Comment votre initiative est-elle accueillie ?

Nous avons conscience que notre démarche touche un sujet délicat, mais nous avons reçu un très bon accueil, notamment des universités mais aussi des élus et des acteurs publics. Beaucoup reconnaissent le côté innovant de ce projet qui n’existe nulle part ailleurs dans le monde, sauf au niveau local en Allemagne ou à l’échelle de l’Europe via les conseils consultatifs. L’intérêt de notre démarche a aussi été mis en avant dans un rapport  réalisé par l’Institut pour la Démocratie (IDEM) intitulé « Le Parlement des Exilés. Un projet de renouvellement citoyen en temps de crise de la démocratie », qui souligne la nécessité d’impliquer les populations exilées dans les processus décisionnels.

En quoi le Parlement des exilés est-t-il une réponse à la crise de la démocratie ?

Nous contribuons à renforcer les principes démocratiques en comblant l’absence de représentation politique de toute une frange de la société qui est marginalisée et inaudible.

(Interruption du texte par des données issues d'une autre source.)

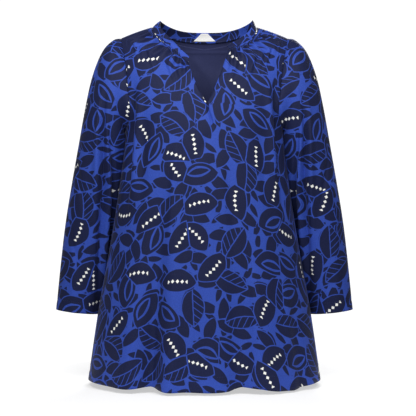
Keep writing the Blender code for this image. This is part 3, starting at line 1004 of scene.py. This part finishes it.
def printedLook():
    look = Look("printedCrepe", printed["roughness"], shine["sheen"])
    cloth = clothPlace(look)
    often, far = printed["handCut"]
    shake = look.vector("SUBTRACT", noise(look, cloth, often).outputs["Color"], (0.5, 0.5, 0.5))
    shake = look.vector("MULTIPLY", shake, (far, far, far))
    place = look.vector("ADD", cloth, shake)

    # leaves with ribs, crescents, and whole ones with a row of seeds
    spread = printed["leafShift"], printed["leafCell"]
    along, across, border, chance = scattered(look, place, *spread)
    whole = pointedOval(along, across, printed["leaf"]).least(border - printed["gap"])
    rib = abs(across) - printed["rib"]
    cutStep, cutWide, slant = printed["slit"]
    cuts = toothed(along + across * slant, cutStep) - cutWide
    slitLeaf = whole.least(rib).least(cuts.most(0 - across))
    hollow = pointedOval(along, across - printed["moonOff"], printed["moonHollow"])
    core = pointedOval(along, across - printed["moonOff"], printed["moonCore"])
    moon = whole.least(0 - hollow).most(core)
    first, second = chance[2].above(printed["moonFrom"]), chance[2].above(printed["seedsFrom"])
    leaf = slitLeaf * (1 - first) + moon * (first * (1 - second)) + whole * second
    seedLong, seedWide = printed["seed"]
    rowLong, rowOff, rowIn = printed["seedRow"]
    seed = 1 - toothed(along, printed["seedStep"]) / seedLong - abs(across - rowOff) / seedWide
    seed = (seed * seedWide).least(rowLong - abs(along)).least(whole - rowIn)
    white = seed.inside(printed["edge"]) * second

    # petals fill what is left between them
    covered = leaf
    for cell, shift, size in printed["petals"]:
        along, across, border, _ = scattered(look, place, shift, cell)
        shape = pointedOval(along, across, size).least(border - printed["petalGap"])
        covered = covered.most(shape.least(0 - covered - printed["between"]))
    navy = covered.inside(printed["edge"])

    drift = noise(look, cloth, printed["drift"], 3.0).outputs[0]
    cobalt, deep = (
        look.blend(drift, *(tinted(printed[ink], share) for share in printed[ink + "Drift"]))
        for ink in ("cobalt", "navy")
    )
    colour = look.blend(white, look.blend(navy, cobalt, deep), tinted(printed["white"]))
    look.feed("Base Color", colour)
    scale, height, strength = printed["grain"]
    look.bump(noise(look, cloth, scale, 3.0).outputs[0], height, strength)
    return look.material


plain = {
    "navyInside": ((0.034, 0.041, 0.117), 0.7, 1100.0),  # colour, roughness, weave per metre
    "labelTape": ((0.95, 0.95, 0.93), 0.55, 1500.0),
    "drift": 250.0,
    "shares": (1.1, 0.85),
    "weave": (0.0002, 0.5),  # height and strength
}


def plainLook(name):
    colour, roughness, weave = plain[name]
    look = Look(name, roughness, shine["sheen"])
    cloth = clothPlace(look)
    drift = noise(look, cloth, plain["drift"], 3.0).outputs[0]
    dyes = [tinted(colour, share) for share in plain["shares"]]
    look.feed("Base Color", look.blend(drift, *dyes))
    look.bump(noise(look, cloth, weave).outputs[0], *plain["weave"])
    return look.material


printCloth, navyCloth, whiteTape = printedLook(), plainLook("navyInside"), plainLook("labelTape")
lined = [printCloth, navyCloth]  # outside and inside
print("materials made")


# Pieces

sleeveLook = ("printed_crepe", lined, sleeves["thickness"], (0.380, 0.660), 0.206, "back")
pieceLooks = {  # slot, materials, thickness, flat size and area, what it rests on
    "front": ("printed_crepe", lined, panels["thickness"], (0.740, 0.860), 0.425, "back"),
    "back": ("printed_crepe", lined, panels["thickness"], (0.684, 0.871), 0.409, "front"),
    "sleeve_left": sleeveLook,
    "sleeve_right": sleeveLook,
    "neckband": (
        "printed_crepe", [printCloth], band["thickness"], (0.601, 0.026), 0.0125, "back"
    ),
    "back_lining": (
        "navy_lining", [navyCloth], inner["thickness"], (0.339, 0.247), 0.068, "back"
    ),
    "label": (
        "label_tape", [whiteTape], inner["labelThickness"], (0.054, 0.018), 0.00064, "neckband"
    ),
}
makers = {
    "front": (panelMesh, "front"),
    "back": (panelMesh, "back"),
    "sleeve_left": (sleeveMesh, 1),
    "sleeve_right": (sleeveMesh, -1),
    "neckband": (bandMesh,),
    "back_lining": (liningMesh,),
    "label": (labelMesh,),
}
for node, (make, *which) in makers.items():
    mesh = make(*which)
    finishCloth(node, mesh, *pieceLooks[node])
    surface = sum(face.area for face in mesh.polygons)
    print("made", node, len(mesh.polygons), "faces", round(surface, 4), "m2")


# Stitching

thread = {
    "colour": (0.020, 0.026, 0.090),
    "step": 0.0056,
    "long": 0.0038,
    "thick": 0.00055,
    "proud": 0.0001,
    "ahead": 0.001,  # where a stitch looks for its direction
    "roughness": 0.5,
    "twist": (700.0, 1.6),  # scale and strength of its lighter flecks
}


def makeStitches():
    bm = bmesh.new()
    size = Matrix.Diagonal((thread["long"] / 2, thread["thick"] / 2, thread["thick"] / 2, 1))
    for points, out in stitchLines:
        run = lengths(points[None], 1)[0]
        for at in np.arange(thread["step"], run[-1] - thread["step"] / 2, thread["step"]):
            spot, way, ahead = (
                Vector([np.interp(where, run, values[:, i]) for i in range(3)])
                for where, values in ((at, points), (at, out), (at + thread["ahead"], points))
            )
            forward = (ahead - spot).normalized()
            up = (way - forward * way.dot(forward)).normalized()
            turn = Matrix((forward, up.cross(forward), up)).transposed().to_4x4()
            place = Matrix.Translation(spot + up * thread["proud"]) @ turn @ size
            bmesh.ops.create_uvsphere(bm, u_segments=6, v_segments=4, radius=1.0, matrix=place)
    mesh = bpy.data.meshes.new("stitching")
    bm.to_mesh(mesh)
    bm.free()
    stitches = bpy.data.objects.new("stitching", mesh)
    bpy.context.scene.collection.objects.link(stitches)
    look = Look("navyThread", thread["roughness"])
    scale, light = thread["twist"]
    flecks = noise(look, look.place(), scale).outputs[0]
    dyed = look.blend(flecks, tinted(thread["colour"]), tinted(thread["colour"], light))
    look.feed("Base Color", dyed)
    mesh.materials.append(look.material)
    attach(stitches, "root")
    print("made", len(mesh.polygons), "stitch faces")


makeStitches()


# Floor, camera and light

studio = {
    "floorZ": -0.8175,
    "floorRadius": 0.50,
    "floorColour": (0.60, 0.60, 0.60),
    "floorRoughness": 0.9,
    "floorGlow": 0.53,
    "camera": (0.0083, -2.6, -0.413),
    "lens": 98.0,
    "sky": 0.19,  # how much the white surroundings light the dress
    "skySeen": 1.1,  # and how bright they are to look at
    "aim": (0, 0, -0.4),
    "lights": [  # name, place, size, watts
        ("key", (-0.42, -1.10, 0.50), 0.8, 14.3),
        ("fill", (0.62, -1.15, 0.50), 0.9, 10.0),
        ("behind", (0.5, 2.4, 1.2), 1.6, 60.0),
    ],
}


def makeFloor():
    bm = bmesh.new()
    bmesh.ops.create_circle(bm, cap_ends=True, segments=96, radius=studio["floorRadius"])
    bmesh.ops.translate(bm, verts=bm.verts[:], vec=(0, 0, studio["floorZ"]))
    mesh = bpy.data.meshes.new("floor")
    bm.to_mesh(mesh)
    bm.free()
    floor = bpy.data.objects.new("floor", mesh)
    bpy.context.scene.collection.objects.link(floor)
    look = Look("floorPaint", studio["floorRoughness"])
    look.shader.inputs["Base Color"].default_value = tinted(studio["floorColour"])
    look.shader.inputs["Emission Color"].default_value = tinted((1.0, 1.0, 1.0))
    look.shader.inputs["Emission Strength"].default_value = studio["floorGlow"]
    mesh.materials.append(look.material)


def aimed(thing, target):
    # turns a lamp, which shines along -Z, towards a point
    return (Vector(target) - thing.location).to_track_quat("-Z", "Y").to_euler()


def makeSky():
    # plain white to look at, softer as a light
    world = bpy.data.worlds.new("studio")
    world.use_nodes = True
    nodes, links = world.node_tree.nodes, world.node_tree.links
    seen = nodes.new("ShaderNodeLightPath").outputs["Is Camera Ray"]
    strength = nodes.new("ShaderNodeMapRange")
    strength.inputs["To Min"].default_value = studio["sky"]
    strength.inputs["To Max"].default_value = studio["skySeen"]
    links.new(seen, strength.inputs["Value"])
    links.new(strength.outputs[0], nodes["Background"].inputs["Strength"])
    nodes["Background"].inputs["Color"].default_value = tinted((1.0, 1.0, 1.0))
    bpy.context.scene.world = world


def makeStudio():
    for name, place, size, watts in studio["lights"]:
        lamp = bpy.data.lights.new(name, "AREA")
        lamp.shape, lamp.size, lamp.energy = "DISK", size, watts
        light = bpy.data.objects.new(name, lamp)
        bpy.context.scene.collection.objects.link(light)
        light.location = place
        light.rotation_euler = aimed(light, studio["aim"])
    cameraData = bpy.data.cameras.new("camera")
    cameraData.lens, cameraData.sensor_width = studio["lens"], 36.0
    camera = bpy.data.objects.new("camera", cameraData)
    camera.location = studio["camera"]
    camera.rotation_euler = (radians(90), 0, 0)
    bpy.context.scene.collection.objects.link(camera)
    bpy.context.scene.camera = camera
    bpy.context.scene.view_settings.view_transform = "Standard"


makeFloor()
makeSky()
makeStudio()
print("studio made")
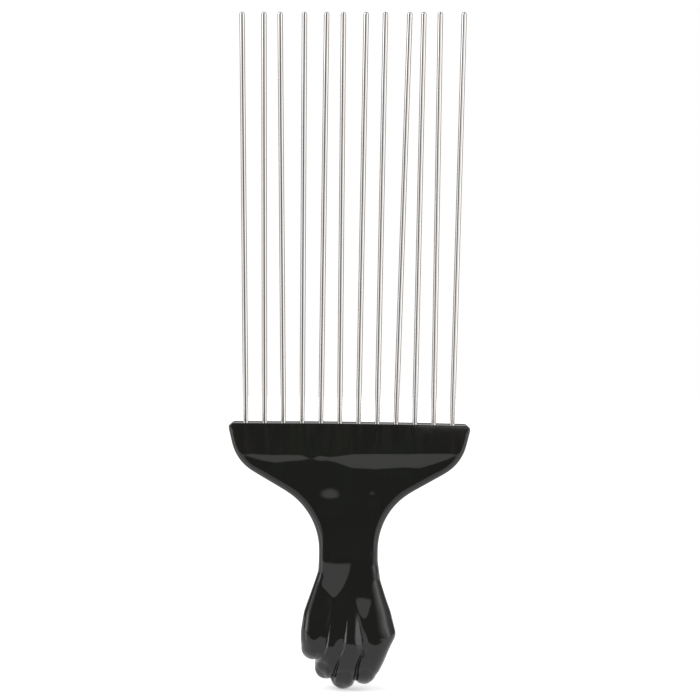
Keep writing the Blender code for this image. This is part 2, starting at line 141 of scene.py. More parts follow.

Par ailleurs, le Parlement des exilés permet aussi de changer les regards sur les questions d’immigration et les immigrés eux-mêmes. Nous faisons le pari qu’en donnant la parole à des gens suffisamment formés et intégrés, ils pourront gagner en visibilité et déconstruire les préjugés où ils sont enfermés. Dans une société de plus en plus polarisée, en proie aux replis identitaires et où sont souvent opposés les intérêts des exilés à ceux du reste de la population, notre initiative est l’occasion de montrer que les luttes et les droits des uns peuvent servir les luttes et les droits des autres. Faire entendre ces nouvelles voies est donc une chance pour tous.